Подвергнуть собственное население управляемой деградации – для этого требуется предварительный антропологический переворот: принципиально новый взгляд на эту людскую массу. Грабеж номенклатурной приватизации был еще как-то совместим с прежним “обыденным” сознанием (своя рубашка ближе к телу), но для того чтобы приступить к плановому ускоренному сокращению населения и к лишению его нормальных условий и гарантий человеческого существования , требуется особая “научная реконструкция” восприятия – новый научный расизм . Без презумпции расовой неполноценности “этого народа” невозможно было бы делать с ним то, что делалось и делается. А эту презумпцию, в свою очередь, можно было утверждать и защищать только при условии уничтожения всяких свидетельств его высокого человеческого, интеллектуального и морального достоинства.

Так началась кампания дискредитации великой национальной культуры (в том числе великой русской литературы), с одной стороны, отлучение “современно мыслящего” населения от культурного наследия, с другой. Получилось так, что без идеологически обоснованной ненависти к национальному культурному наследию нельзя было занять “последовательную позицию” в деле осуществления планов глобализации в отношении “этой” страны, а без такой готовности элита, успевшая не на шутку проштрафиться перед собственной страной, не могла рассчитывать на компенсирующую поддержку извне.

Но это не снимает другого вопроса – о предпосылках откровенной русофобии, зреющих в предшествующие годы. И здесь мы подходим ко второму обстоятельству, объясняющему шараханье из крайности в крайность: от тотального коммунистического социал-интернационализма к тотальному социал-дарвинизму.

3. Народ – пасынок

западнической письменной традиции

Культурологическая теория вскрыла, в числе механизмов социокультурной динамики, напряжение между двумя полюсами культуры: малой устной (народной) и великой письменной (книжной) традициями. В числе функций великой письменной традиции значится функция примирения родственных этносов, о чем писал в своих работах покойный Б. С. Ерасов1. Сварливые племенные боги отличались малым нравственным кругозором и нетерпимостью. Но когда на месте племенных религий возникли великие монотеистические религии, межплеменное общение стало осуществляться не непосредственно на уровне обыденных эмоций и страстей, а через высший сакральный объект, перед лицом которого “слишком земные” страсти утратили легитимность.
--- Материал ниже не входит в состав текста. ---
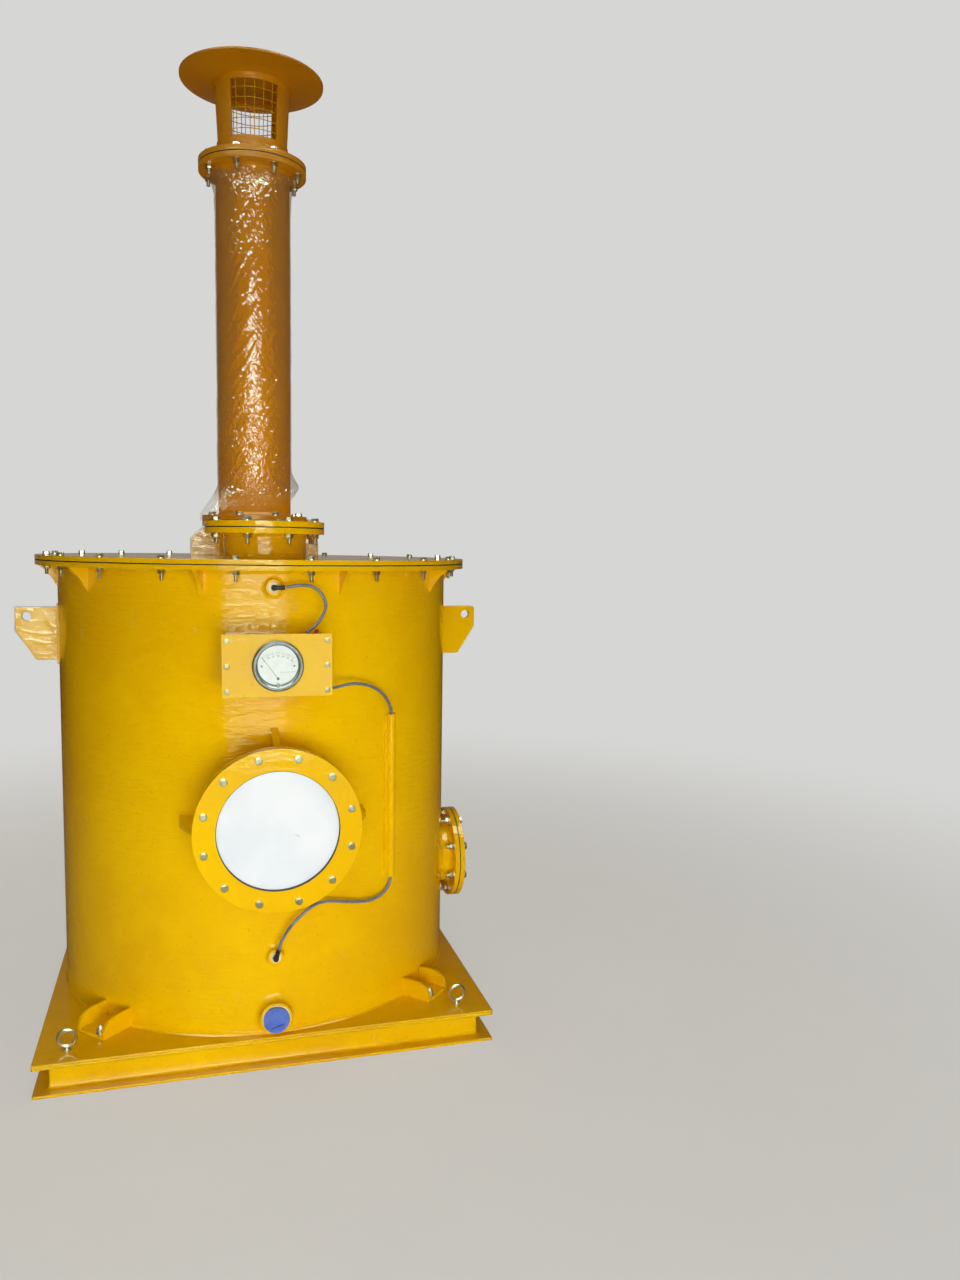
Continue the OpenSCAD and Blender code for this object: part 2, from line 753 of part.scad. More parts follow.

Зародившаяся великая письменная сакральная традиция развела в стороны обыденную психологию и сверхобыденную мораль, создав высшие универсалии духа.

Наряду с этой примиряюще-возвышающей функцией великая письменная традиция несла еще одну: она создавала символический язык, свободный от местных ограничений и привязок, способный функционировать и обобщать смыслы надэмпирического характера, выходящие за пределы обыденного опыта.
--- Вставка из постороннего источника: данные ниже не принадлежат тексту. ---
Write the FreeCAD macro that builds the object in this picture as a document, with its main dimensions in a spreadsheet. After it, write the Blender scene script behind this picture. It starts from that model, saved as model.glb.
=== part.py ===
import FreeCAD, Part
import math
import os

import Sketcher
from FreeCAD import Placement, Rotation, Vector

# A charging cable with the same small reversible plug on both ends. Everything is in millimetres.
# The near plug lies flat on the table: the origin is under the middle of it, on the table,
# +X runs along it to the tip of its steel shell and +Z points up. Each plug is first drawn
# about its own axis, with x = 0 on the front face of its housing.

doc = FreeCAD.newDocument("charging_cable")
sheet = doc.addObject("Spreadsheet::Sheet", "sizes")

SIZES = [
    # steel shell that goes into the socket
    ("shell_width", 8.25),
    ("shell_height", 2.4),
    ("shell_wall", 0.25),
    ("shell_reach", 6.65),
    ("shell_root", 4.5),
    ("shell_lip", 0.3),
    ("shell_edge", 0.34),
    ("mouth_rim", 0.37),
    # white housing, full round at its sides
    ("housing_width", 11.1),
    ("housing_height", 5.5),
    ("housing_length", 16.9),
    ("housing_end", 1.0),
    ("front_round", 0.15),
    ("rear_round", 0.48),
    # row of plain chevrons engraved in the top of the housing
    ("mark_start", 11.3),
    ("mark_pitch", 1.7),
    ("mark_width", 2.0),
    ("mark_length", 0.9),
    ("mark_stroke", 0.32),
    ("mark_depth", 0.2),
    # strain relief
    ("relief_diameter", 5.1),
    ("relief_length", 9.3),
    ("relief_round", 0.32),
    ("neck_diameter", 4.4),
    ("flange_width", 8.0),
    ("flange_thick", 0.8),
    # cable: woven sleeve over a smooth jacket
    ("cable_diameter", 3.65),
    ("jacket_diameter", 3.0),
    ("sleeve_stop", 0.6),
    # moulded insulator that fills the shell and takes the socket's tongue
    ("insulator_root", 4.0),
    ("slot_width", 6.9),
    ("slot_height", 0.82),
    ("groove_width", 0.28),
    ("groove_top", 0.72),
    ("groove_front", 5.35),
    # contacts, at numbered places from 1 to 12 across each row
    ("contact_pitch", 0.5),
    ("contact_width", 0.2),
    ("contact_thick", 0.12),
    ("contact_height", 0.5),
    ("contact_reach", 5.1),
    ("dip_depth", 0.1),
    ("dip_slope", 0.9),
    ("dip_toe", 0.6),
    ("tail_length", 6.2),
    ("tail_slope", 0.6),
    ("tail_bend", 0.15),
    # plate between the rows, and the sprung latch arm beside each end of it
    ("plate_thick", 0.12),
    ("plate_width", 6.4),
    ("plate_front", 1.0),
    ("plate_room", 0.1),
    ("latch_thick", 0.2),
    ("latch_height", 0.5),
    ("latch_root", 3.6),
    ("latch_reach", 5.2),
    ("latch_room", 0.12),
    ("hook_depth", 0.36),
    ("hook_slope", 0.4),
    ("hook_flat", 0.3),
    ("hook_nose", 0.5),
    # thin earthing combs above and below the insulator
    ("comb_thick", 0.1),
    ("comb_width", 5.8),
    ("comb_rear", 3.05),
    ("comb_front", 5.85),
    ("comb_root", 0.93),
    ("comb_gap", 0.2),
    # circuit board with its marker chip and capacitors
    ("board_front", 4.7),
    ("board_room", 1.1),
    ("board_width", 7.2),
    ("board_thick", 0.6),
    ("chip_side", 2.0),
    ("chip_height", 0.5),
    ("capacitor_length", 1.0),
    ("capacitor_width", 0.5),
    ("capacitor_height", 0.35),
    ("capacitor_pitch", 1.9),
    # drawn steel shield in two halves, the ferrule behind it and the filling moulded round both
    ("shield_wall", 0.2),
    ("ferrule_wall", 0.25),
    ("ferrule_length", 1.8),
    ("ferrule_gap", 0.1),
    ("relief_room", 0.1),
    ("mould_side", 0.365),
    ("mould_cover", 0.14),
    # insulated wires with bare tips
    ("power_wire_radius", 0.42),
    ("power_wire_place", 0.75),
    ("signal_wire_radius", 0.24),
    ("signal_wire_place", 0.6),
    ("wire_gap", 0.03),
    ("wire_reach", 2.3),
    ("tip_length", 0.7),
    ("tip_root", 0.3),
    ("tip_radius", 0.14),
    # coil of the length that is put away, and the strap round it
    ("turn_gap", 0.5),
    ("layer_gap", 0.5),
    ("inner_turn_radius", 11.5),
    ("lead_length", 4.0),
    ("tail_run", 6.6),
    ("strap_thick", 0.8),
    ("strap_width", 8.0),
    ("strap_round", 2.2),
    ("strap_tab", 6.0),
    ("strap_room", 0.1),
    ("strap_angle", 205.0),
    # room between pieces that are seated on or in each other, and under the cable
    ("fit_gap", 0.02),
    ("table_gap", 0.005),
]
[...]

Все это не означает, что другой полюс культуры, относящийся к малой устной традиции, к повседневному народному опыту и психологии, теряет всякое значение. Люди, лишенные всякой привязки к этому второму полюсу культуры, описаны в нашей литературной классике как “лишние люди”, лишенные устойчивого внутреннего стержня и идентичности. Особая трагедия нашей культуры состоит в том, что в ней эти два полюса – книжный и народный – непозволительно далеко разошлись в стороны. Со времен первого нашего реформатора Петра I великая письменная традиция становится заемной – чужой. Сегодня, когда опыт западнических реформ пережит как национальная трагедия, во многих регионах мира стали сопоставлять две модели модернизации: через вестернизацию – заимствование и механический перенос западных образцов и через реконструкцию собственной великой письменной традиции. Нашей великой письменной традицией является “греческий текст” – православие как великая (надэтническая) восточно-христианская традиция. Патриарх-реформатор Никон первым в истории Московской Руси сделал акцент на противопоставлении великой письменной и народной традиции. Старообрядству как “народному” православию он явно и жестко противопоставил греческий первоисточник.
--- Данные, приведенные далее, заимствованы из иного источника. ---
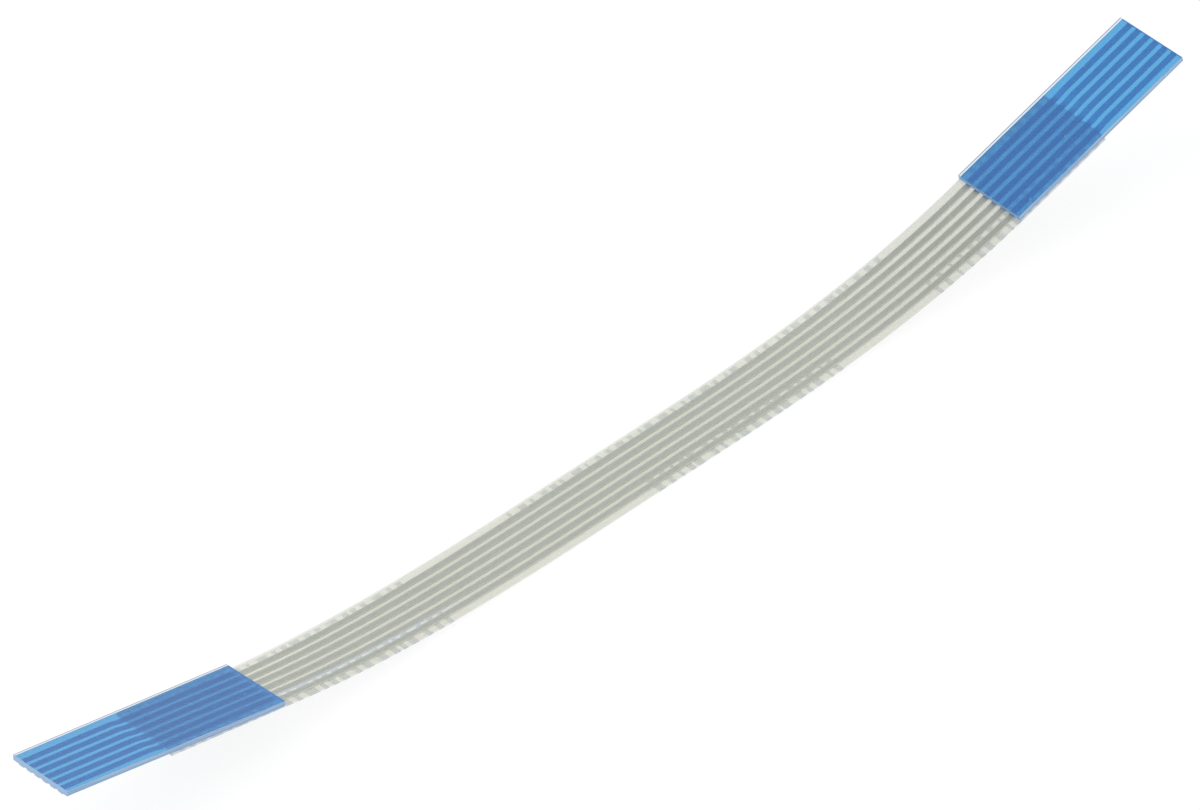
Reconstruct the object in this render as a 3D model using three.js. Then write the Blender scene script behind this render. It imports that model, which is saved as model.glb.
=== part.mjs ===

С фактически-исторической точки зрения он ошибался: “русские обряды ближе к ранневизантийским, чем греческие, поскольку греки следовали относительно новому уставу, а в России сохранился и преобладал устав более древний”1. Но в данном случае дело не в том, прав ли Никон как историк-библиофил; дело в самом механизме противопоставления надэтнического цивилизационного текста и местной этнической традиции. Почему уже тогда, еще до появления “царя в немецком платье” носители большой традиции способны были выступать как безжалостные погромщики малой – в этом заключена какая-то тайная драма нашей культуры. Драма превратилась в трагедию, когда на трон сел реформатор, противопоставивший местной народной традиции уже не текст собственной, православной цивилизации, а, по сути, иноцивилизационный, западноевропейский текст-образец. Как известно, западный модерн родился от встречи средневековой западной (“латинской”) цивилизации с античностью. Средневековая культура была деревенской; филология ренессанса открыла античность как культуру городскую, “полисную”. Опираясь на это открытие, Западная Европа сама вытащила себя за волосы из средневековых “захолустий” в модерн.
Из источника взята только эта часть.